Structured object records:
--------------------

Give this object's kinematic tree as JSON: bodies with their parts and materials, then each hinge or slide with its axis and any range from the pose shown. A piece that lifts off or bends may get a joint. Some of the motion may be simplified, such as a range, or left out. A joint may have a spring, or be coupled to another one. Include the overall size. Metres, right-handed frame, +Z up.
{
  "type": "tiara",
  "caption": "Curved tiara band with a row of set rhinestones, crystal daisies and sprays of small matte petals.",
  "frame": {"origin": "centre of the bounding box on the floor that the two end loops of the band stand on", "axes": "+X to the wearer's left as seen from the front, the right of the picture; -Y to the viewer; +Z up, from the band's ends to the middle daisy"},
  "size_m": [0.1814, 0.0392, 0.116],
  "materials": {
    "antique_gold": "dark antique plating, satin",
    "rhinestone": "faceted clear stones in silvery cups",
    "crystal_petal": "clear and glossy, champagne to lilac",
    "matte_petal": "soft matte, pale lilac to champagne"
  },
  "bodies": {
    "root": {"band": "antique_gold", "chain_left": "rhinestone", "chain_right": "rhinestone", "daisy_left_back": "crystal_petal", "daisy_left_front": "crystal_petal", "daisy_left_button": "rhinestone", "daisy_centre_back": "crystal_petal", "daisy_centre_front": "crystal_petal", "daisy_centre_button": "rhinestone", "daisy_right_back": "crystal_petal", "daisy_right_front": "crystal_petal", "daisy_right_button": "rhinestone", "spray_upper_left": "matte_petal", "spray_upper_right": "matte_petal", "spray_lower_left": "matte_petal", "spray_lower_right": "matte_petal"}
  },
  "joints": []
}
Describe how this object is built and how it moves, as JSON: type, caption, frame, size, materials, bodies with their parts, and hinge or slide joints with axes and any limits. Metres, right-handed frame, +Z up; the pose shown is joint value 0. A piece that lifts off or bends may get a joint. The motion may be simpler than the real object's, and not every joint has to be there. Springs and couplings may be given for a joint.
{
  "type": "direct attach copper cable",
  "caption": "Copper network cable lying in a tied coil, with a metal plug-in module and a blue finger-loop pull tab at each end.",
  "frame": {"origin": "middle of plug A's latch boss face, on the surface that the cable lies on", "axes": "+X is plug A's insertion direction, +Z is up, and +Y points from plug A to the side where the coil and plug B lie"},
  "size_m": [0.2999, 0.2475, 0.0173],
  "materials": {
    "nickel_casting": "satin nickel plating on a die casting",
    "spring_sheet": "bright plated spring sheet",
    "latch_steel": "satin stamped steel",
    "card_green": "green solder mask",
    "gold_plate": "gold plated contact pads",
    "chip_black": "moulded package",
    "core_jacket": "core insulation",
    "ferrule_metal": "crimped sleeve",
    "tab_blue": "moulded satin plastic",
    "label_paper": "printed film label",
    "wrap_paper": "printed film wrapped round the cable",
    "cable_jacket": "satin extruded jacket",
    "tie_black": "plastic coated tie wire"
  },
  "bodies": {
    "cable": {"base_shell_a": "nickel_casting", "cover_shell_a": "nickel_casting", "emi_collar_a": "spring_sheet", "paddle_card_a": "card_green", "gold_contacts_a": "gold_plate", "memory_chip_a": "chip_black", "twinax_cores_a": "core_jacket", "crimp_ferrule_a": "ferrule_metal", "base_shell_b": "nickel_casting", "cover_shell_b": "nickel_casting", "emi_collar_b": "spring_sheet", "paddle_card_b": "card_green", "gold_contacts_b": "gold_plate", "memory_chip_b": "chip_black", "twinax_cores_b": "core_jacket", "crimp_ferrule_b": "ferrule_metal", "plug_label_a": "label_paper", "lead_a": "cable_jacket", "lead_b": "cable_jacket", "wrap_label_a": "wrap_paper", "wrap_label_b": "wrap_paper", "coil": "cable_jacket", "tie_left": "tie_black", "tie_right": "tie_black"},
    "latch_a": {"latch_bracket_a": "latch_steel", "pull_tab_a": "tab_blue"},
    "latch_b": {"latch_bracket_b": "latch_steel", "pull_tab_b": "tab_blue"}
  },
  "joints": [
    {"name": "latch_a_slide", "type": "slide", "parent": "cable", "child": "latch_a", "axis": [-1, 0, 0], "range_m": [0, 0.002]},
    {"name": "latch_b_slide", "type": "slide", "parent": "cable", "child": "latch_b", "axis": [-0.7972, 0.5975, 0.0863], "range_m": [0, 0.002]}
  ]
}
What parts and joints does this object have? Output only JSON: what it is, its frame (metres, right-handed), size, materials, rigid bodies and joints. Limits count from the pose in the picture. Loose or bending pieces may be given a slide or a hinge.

--------------------

Problem requirements -> Write out every entry again, keeping each line exactly the same.

Written answer ->
Give this object's kinematic tree as JSON: bodies with their parts and materials, then each hinge or slide with its axis and any range from the pose shown. A piece that lifts off or bends may get a joint. Some of the motion may be simplified, such as a range, or left out. A joint may have a spring, or be coupled to another one. Include the overall size. Metres, right-handed frame, +Z up.
{
  "type": "tiara",
  "caption": "Curved tiara band with a row of set rhinestones, crystal daisies and sprays of small matte petals.",
  "frame": {"origin": "centre of the bounding box on the floor that the two end loops of the band stand on", "axes": "+X to the wearer's left as seen from the front, the right of the picture; -Y to the viewer; +Z up, from the band's ends to the middle daisy"},
  "size_m": [0.1814, 0.0392, 0.116],
  "materials": {
    "antique_gold": "dark antique plating, satin",
    "rhinestone": "faceted clear stones in silvery cups",
    "crystal_petal": "clear and glossy, champagne to lilac",
    "matte_petal": "soft matte, pale lilac to champagne"
  },
  "bodies": {
    "root": {"band": "antique_gold", "chain_left": "rhinestone", "chain_right": "rhinestone", "daisy_left_back": "crystal_petal", "daisy_left_front": "crystal_petal", "daisy_left_button": "rhinestone", "daisy_centre_back": "crystal_petal", "daisy_centre_front": "crystal_petal", "daisy_centre_button": "rhinestone", "daisy_right_back": "crystal_petal", "daisy_right_front": "crystal_petal", "daisy_right_button": "rhinestone", "spray_upper_left": "matte_petal", "spray_upper_right": "matte_petal", "spray_lower_left": "matte_petal", "spray_lower_right": "matte_petal"}
  },
  "joints": []
}
Describe how this object is built and how it moves, as JSON: type, caption, frame, size, materials, bodies with their parts, and hinge or slide joints with axes and any limits. Metres, right-handed frame, +Z up; the pose shown is joint value 0. A piece that lifts off or bends may get a joint. The motion may be simpler than the real object's, and not every joint has to be there. Springs and couplings may be given for a joint.
{
  "type": "direct attach copper cable",
  "caption": "Copper network cable lying in a tied coil, with a metal plug-in module and a blue finger-loop pull tab at each end.",
  "frame": {"origin": "middle of plug A's latch boss face, on the surface that the cable lies on", "axes": "+X is plug A's insertion direction, +Z is up, and +Y points from plug A to the side where the coil and plug B lie"},
  "size_m": [0.2999, 0.2475, 0.0173],
  "materials": {
    "nickel_casting": "satin nickel plating on a die casting",
    "spring_sheet": "bright plated spring sheet",
    "latch_steel": "satin stamped steel",
    "card_green": "green solder mask",
    "gold_plate": "gold plated contact pads",
    "chip_black": "moulded package",
    "core_jacket": "core insulation",
    "ferrule_metal": "crimped sleeve",
    "tab_blue": "moulded satin plastic",
    "label_paper": "printed film label",
    "wrap_paper": "printed film wrapped round the cable",
    "cable_jacket": "satin extruded jacket",
    "tie_black": "plastic coated tie wire"
  },
  "bodies": {
    "cable": {"base_shell_a": "nickel_casting", "cover_shell_a": "nickel_casting", "emi_collar_a": "spring_sheet", "paddle_card_a": "card_green", "gold_contacts_a": "gold_plate", "memory_chip_a": "chip_black", "twinax_cores_a": "core_jacket", "crimp_ferrule_a": "ferrule_metal", "base_shell_b": "nickel_casting", "cover_shell_b": "nickel_casting", "emi_collar_b": "spring_sheet", "paddle_card_b": "card_green", "gold_contacts_b": "gold_plate", "memory_chip_b": "chip_black", "twinax_cores_b": "core_jacket", "crimp_ferrule_b": "ferrule_metal", "plug_label_a": "label_paper", "lead_a": "cable_jacket", "lead_b": "cable_jacket", "wrap_label_a": "wrap_paper", "wrap_label_b": "wrap_paper", "coil": "cable_jacket", "tie_left": "tie_black", "tie_right": "tie_black"},
    "latch_a": {"latch_bracket_a": "latch_steel", "pull_tab_a": "tab_blue"},
    "latch_b": {"latch_bracket_b": "latch_steel", "pull_tab_b": "tab_blue"}
  },
  "joints": [
    {"name": "latch_a_slide", "type": "slide", "parent": "cable", "child": "latch_a", "axis": [-1, 0, 0], "range_m": [0, 0.002]},
    {"name": "latch_b_slide", "type": "slide", "parent": "cable", "child": "latch_b", "axis": [-0.7972, 0.5975, 0.0863], "range_m": [0, 0.002]}
  ]
}
What parts and joints does this object have? Output only JSON: what it is, its frame (metres, right-handed), size, materials, rigid bodies and joints. Limits count from the pose in the picture. Loose or bending pieces may be given a slide or a hinge.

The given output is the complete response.